# [TASK DESCRIPTION]
Show every line that has the string "lifts" in it.
— START OF RECORDS TO PROCESS —
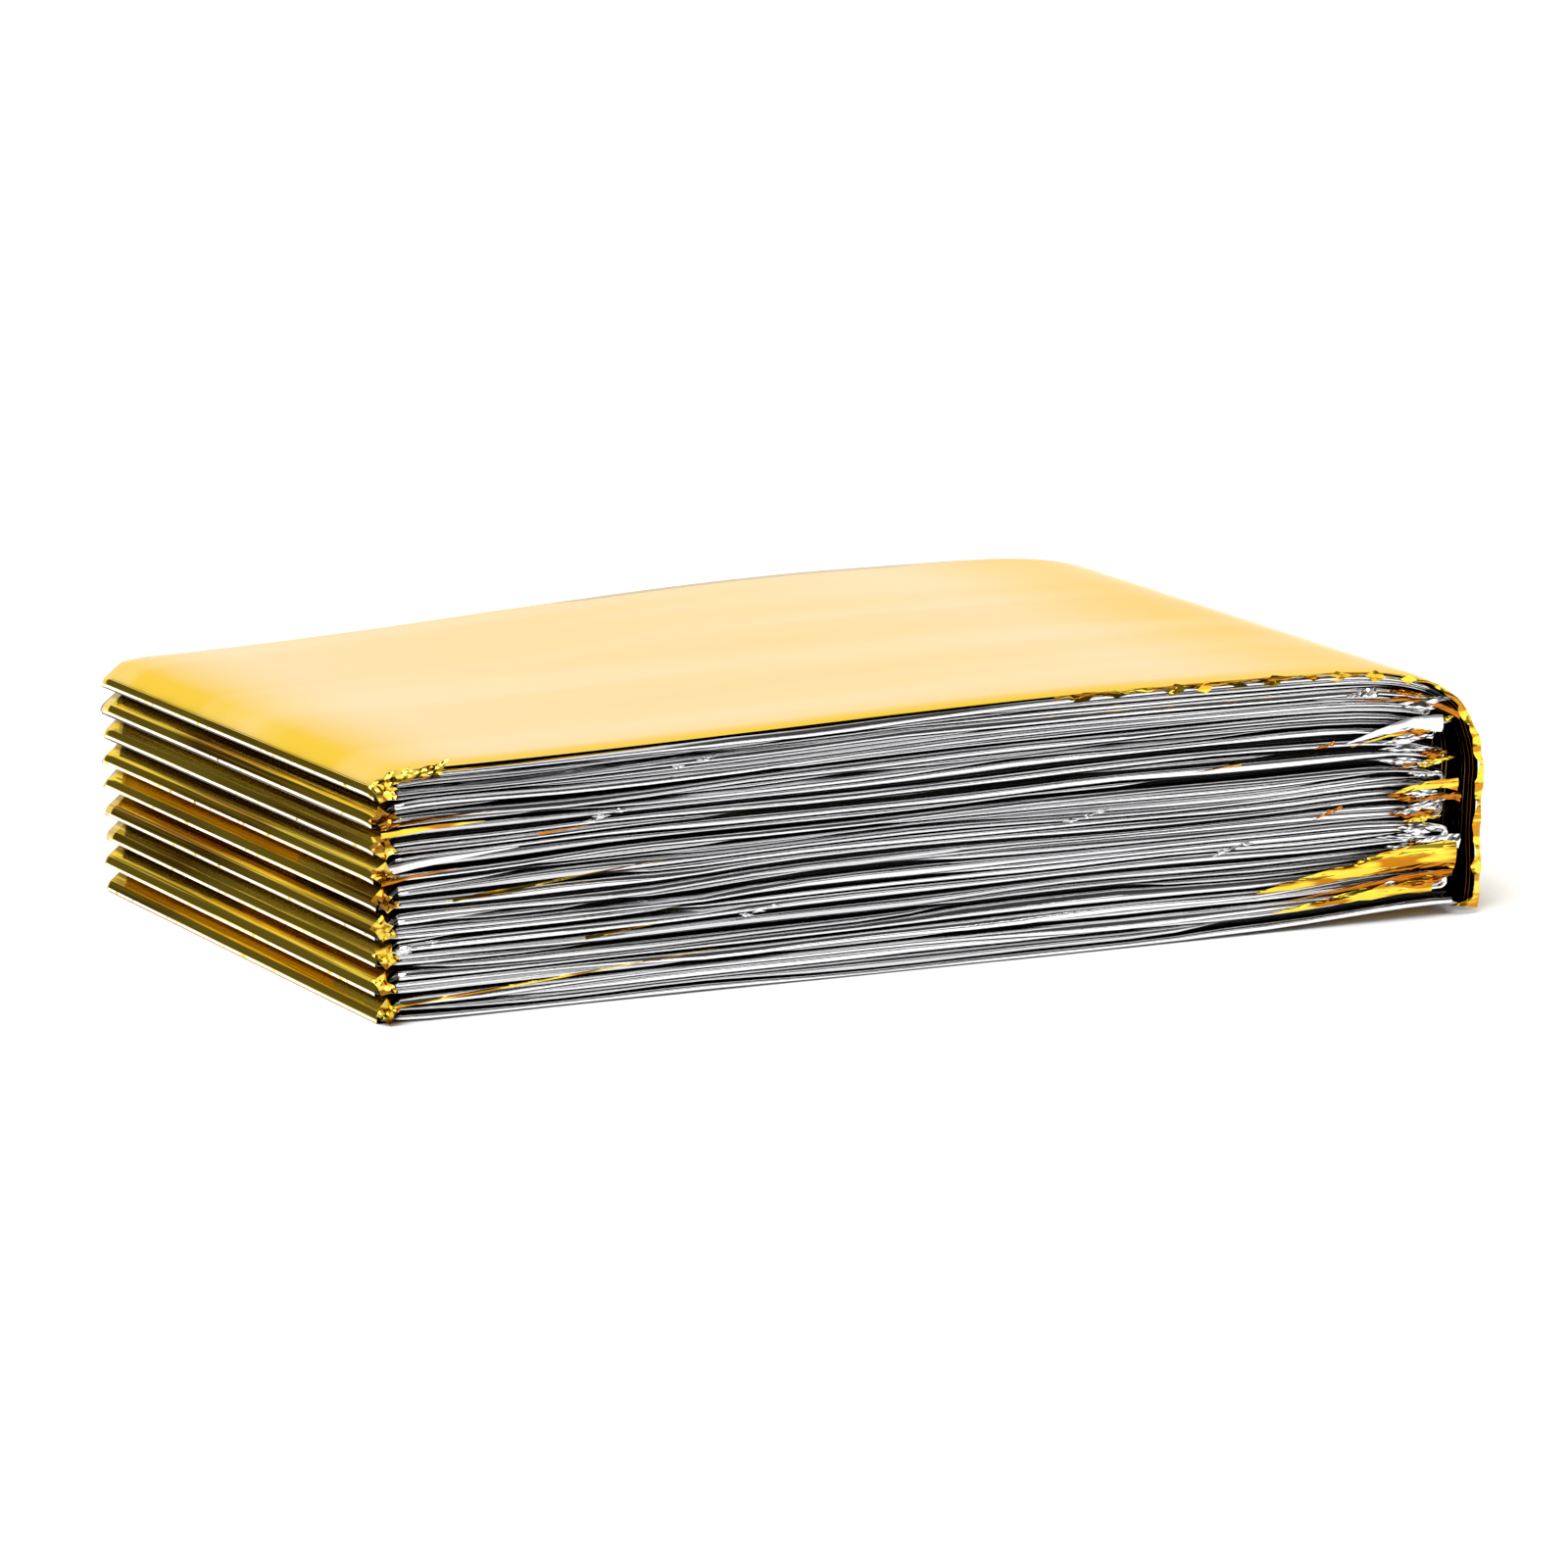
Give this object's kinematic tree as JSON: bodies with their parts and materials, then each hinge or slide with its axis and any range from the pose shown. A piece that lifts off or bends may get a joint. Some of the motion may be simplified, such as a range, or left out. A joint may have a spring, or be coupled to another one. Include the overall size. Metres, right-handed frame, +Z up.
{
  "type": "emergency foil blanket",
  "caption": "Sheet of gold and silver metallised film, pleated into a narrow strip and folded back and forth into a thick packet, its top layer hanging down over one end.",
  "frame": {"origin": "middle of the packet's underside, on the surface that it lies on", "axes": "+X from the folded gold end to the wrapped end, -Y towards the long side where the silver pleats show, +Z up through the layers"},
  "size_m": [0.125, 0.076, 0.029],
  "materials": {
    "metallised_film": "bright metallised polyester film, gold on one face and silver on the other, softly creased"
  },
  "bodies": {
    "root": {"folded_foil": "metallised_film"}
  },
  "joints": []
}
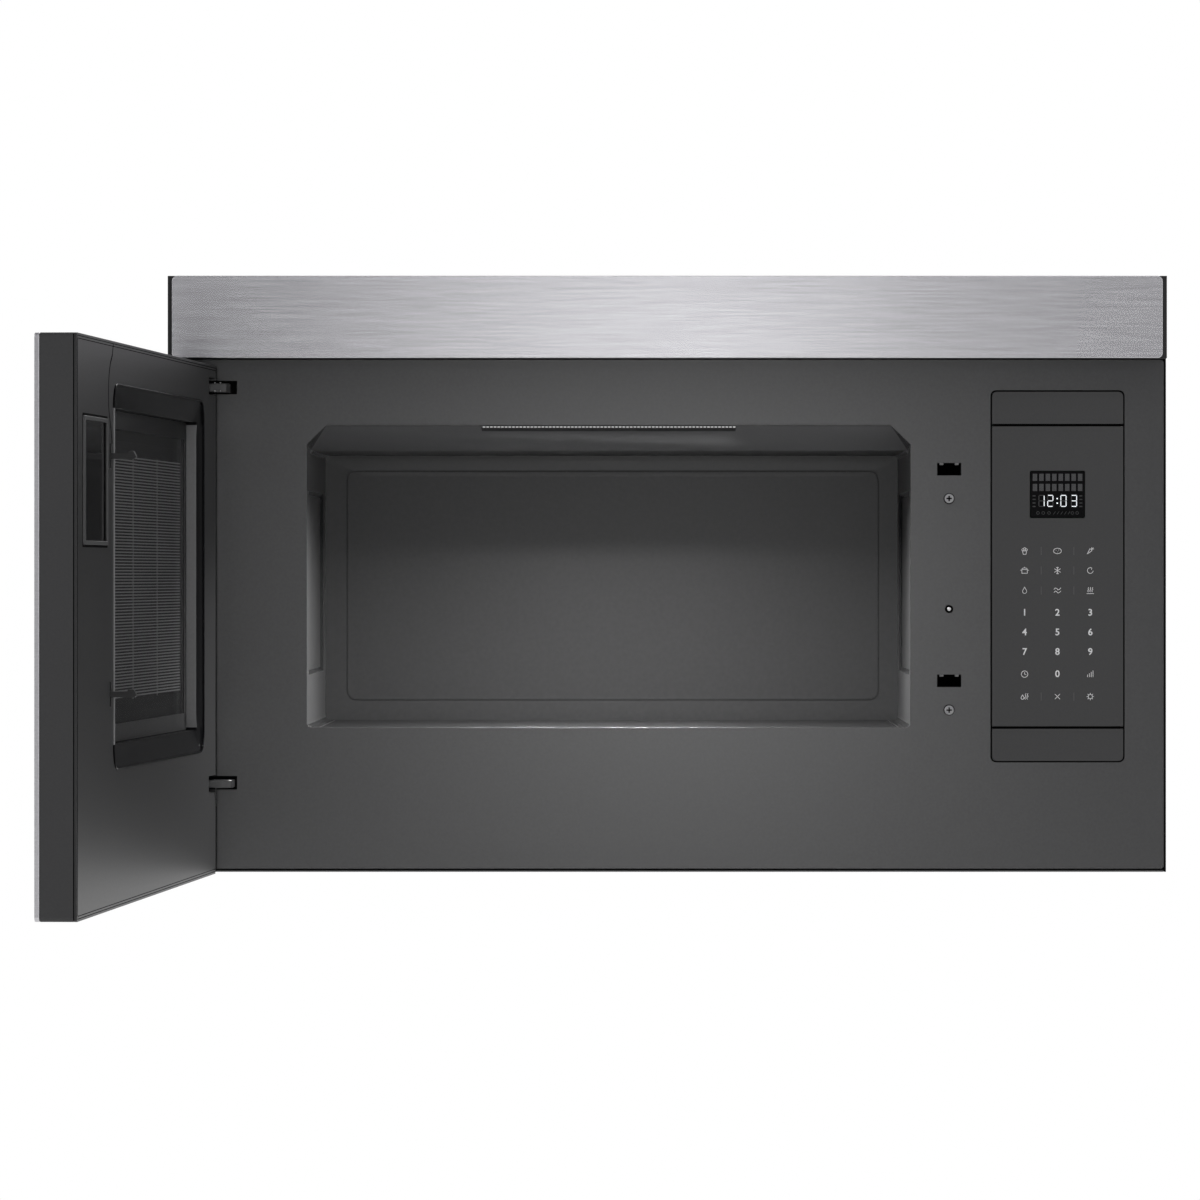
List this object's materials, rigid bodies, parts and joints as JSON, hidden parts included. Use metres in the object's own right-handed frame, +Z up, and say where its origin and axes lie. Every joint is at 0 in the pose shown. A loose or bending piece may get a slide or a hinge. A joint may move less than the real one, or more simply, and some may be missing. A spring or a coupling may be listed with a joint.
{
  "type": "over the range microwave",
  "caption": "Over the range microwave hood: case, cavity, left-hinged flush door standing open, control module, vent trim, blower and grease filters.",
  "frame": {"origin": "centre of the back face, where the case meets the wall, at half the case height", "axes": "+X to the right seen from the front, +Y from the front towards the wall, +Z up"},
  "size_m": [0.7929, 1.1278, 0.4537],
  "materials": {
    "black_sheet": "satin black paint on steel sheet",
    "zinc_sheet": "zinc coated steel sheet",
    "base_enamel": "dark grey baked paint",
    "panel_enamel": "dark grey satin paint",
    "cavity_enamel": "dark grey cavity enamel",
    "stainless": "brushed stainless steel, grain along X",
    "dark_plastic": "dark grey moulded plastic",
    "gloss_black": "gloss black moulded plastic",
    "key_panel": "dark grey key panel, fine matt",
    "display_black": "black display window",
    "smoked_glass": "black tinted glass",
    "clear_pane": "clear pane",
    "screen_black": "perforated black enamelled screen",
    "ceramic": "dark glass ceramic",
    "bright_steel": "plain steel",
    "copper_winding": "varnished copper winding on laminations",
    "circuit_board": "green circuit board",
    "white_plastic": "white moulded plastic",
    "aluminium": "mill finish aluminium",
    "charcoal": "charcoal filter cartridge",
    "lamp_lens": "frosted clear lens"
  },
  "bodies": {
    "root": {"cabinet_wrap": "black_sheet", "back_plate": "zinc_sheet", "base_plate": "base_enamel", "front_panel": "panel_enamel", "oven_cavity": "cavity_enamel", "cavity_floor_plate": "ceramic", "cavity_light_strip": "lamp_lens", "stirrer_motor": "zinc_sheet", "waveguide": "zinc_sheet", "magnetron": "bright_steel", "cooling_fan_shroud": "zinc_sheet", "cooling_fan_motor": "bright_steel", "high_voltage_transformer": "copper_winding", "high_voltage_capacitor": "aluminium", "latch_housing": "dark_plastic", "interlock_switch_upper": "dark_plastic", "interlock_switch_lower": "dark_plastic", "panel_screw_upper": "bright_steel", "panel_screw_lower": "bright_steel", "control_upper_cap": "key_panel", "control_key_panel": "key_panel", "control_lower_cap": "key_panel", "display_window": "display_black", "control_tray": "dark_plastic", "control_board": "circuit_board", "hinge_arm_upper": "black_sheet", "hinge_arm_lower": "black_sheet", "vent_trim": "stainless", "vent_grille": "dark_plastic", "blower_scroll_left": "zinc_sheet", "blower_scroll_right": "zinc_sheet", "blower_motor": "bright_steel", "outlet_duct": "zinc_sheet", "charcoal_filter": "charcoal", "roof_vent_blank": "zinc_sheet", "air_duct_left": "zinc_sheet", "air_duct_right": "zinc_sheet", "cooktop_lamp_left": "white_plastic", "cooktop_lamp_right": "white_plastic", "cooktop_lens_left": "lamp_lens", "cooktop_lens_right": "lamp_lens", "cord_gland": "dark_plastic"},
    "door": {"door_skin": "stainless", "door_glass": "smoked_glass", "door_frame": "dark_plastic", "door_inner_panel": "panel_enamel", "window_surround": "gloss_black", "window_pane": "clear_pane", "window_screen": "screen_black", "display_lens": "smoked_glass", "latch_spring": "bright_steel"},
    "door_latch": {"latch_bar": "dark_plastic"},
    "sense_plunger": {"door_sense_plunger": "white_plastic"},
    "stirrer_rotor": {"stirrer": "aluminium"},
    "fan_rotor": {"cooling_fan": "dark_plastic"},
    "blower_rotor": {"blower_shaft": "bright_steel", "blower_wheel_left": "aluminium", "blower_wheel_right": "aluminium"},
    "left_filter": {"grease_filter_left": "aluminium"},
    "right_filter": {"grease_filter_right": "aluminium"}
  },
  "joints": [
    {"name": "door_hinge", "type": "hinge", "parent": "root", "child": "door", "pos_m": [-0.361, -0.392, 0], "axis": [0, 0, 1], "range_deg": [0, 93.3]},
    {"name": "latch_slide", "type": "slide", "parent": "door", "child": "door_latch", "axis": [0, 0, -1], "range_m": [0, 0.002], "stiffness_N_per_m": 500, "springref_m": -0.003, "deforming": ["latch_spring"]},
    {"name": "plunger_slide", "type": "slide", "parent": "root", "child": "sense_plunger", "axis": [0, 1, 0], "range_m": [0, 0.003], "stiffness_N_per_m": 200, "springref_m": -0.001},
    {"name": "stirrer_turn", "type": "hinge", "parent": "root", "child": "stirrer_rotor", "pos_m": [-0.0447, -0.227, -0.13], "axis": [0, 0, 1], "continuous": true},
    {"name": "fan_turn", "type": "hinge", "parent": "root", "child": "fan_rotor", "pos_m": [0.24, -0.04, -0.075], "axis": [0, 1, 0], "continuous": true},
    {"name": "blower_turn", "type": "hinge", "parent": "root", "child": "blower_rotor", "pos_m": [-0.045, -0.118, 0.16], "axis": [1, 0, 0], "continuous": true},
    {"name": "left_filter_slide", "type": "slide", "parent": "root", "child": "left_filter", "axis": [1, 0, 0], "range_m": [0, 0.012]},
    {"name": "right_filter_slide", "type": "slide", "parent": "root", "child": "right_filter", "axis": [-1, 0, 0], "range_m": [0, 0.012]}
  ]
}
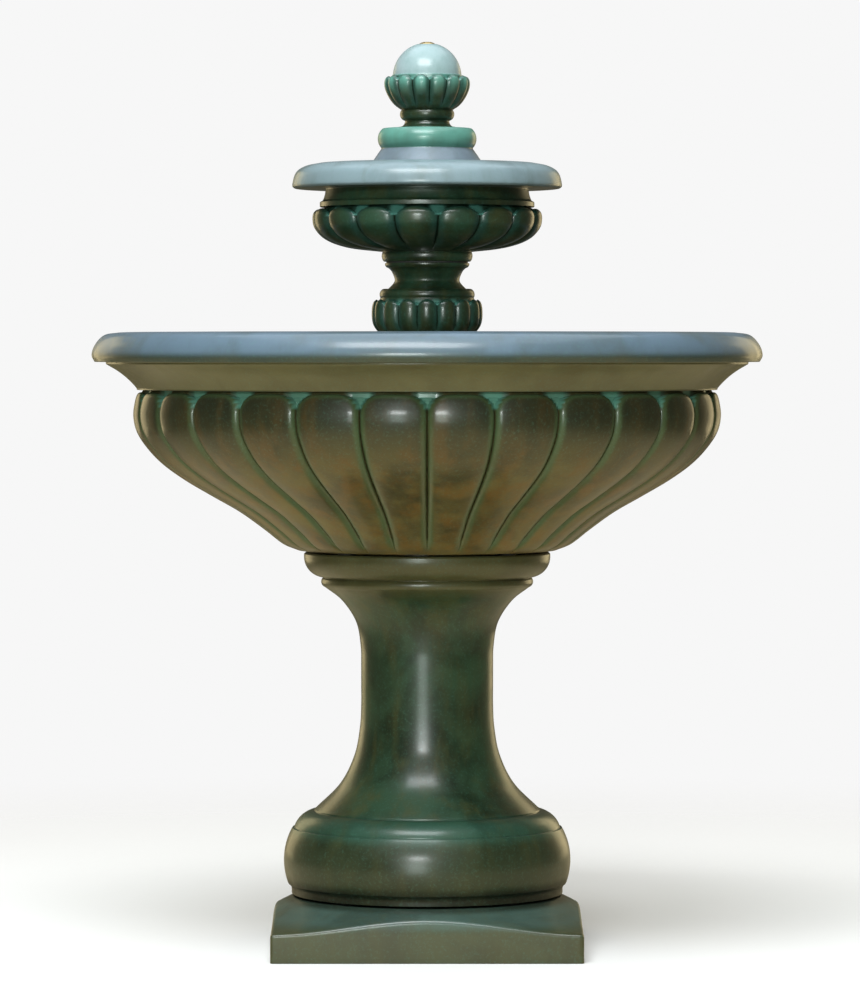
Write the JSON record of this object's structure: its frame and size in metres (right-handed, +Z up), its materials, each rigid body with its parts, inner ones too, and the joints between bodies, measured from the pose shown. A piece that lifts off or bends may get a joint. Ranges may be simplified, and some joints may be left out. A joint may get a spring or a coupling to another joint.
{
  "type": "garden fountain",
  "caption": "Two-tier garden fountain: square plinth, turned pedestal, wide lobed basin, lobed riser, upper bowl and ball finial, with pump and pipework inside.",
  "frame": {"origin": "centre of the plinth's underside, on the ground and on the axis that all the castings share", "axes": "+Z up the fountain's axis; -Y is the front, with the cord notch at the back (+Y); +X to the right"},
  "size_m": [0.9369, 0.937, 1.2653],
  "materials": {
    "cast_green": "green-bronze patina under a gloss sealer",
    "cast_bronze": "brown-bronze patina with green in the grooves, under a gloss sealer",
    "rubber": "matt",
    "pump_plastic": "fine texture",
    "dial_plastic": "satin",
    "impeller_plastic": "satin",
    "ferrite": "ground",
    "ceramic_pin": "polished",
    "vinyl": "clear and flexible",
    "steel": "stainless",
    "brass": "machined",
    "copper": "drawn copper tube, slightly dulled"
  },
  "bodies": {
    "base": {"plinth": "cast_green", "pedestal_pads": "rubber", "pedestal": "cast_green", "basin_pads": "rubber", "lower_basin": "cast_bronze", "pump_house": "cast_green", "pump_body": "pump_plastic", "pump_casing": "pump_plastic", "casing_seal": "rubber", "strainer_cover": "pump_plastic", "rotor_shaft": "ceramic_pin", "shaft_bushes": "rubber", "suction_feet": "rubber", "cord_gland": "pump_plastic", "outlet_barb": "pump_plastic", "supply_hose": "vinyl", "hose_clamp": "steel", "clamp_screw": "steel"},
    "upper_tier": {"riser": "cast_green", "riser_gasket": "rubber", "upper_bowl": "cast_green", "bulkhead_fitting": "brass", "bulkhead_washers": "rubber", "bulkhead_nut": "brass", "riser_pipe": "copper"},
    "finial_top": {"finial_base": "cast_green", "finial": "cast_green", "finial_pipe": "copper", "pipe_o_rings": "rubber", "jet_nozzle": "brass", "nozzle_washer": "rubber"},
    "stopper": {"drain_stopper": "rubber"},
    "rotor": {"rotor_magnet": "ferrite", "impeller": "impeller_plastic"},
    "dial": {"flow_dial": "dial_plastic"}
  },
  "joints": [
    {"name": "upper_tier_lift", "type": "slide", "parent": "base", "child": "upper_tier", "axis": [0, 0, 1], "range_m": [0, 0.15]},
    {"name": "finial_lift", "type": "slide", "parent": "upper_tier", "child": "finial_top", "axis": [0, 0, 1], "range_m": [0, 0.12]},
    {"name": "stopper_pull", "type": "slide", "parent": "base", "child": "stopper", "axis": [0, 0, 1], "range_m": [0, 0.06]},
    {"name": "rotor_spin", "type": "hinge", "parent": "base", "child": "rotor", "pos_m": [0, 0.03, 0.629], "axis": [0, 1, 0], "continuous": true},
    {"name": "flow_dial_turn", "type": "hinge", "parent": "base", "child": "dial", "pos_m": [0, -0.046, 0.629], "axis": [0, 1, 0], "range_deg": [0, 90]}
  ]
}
— END OF RECORDS TO PROCESS —
# [ANSWER FOR THIS EXERCISE]
Give this object's kinematic tree as JSON: bodies with their parts and materials, then each hinge or slide with its axis and any range from the pose shown. A piece that lifts off or bends may get a joint. Some of the motion may be simplified, such as a range, or left out. A joint may have a spring, or be coupled to another one. Include the overall size. Metres, right-handed frame, +Z up.
Write the JSON record of this object's structure: its frame and size in metres (right-handed, +Z up), its materials, each rigid body with its parts, inner ones too, and the joints between bodies, measured from the pose shown. A piece that lifts off or bends may get a joint. Ranges may be simplified, and some joints may be left out. A joint may get a spring or a coupling to another joint.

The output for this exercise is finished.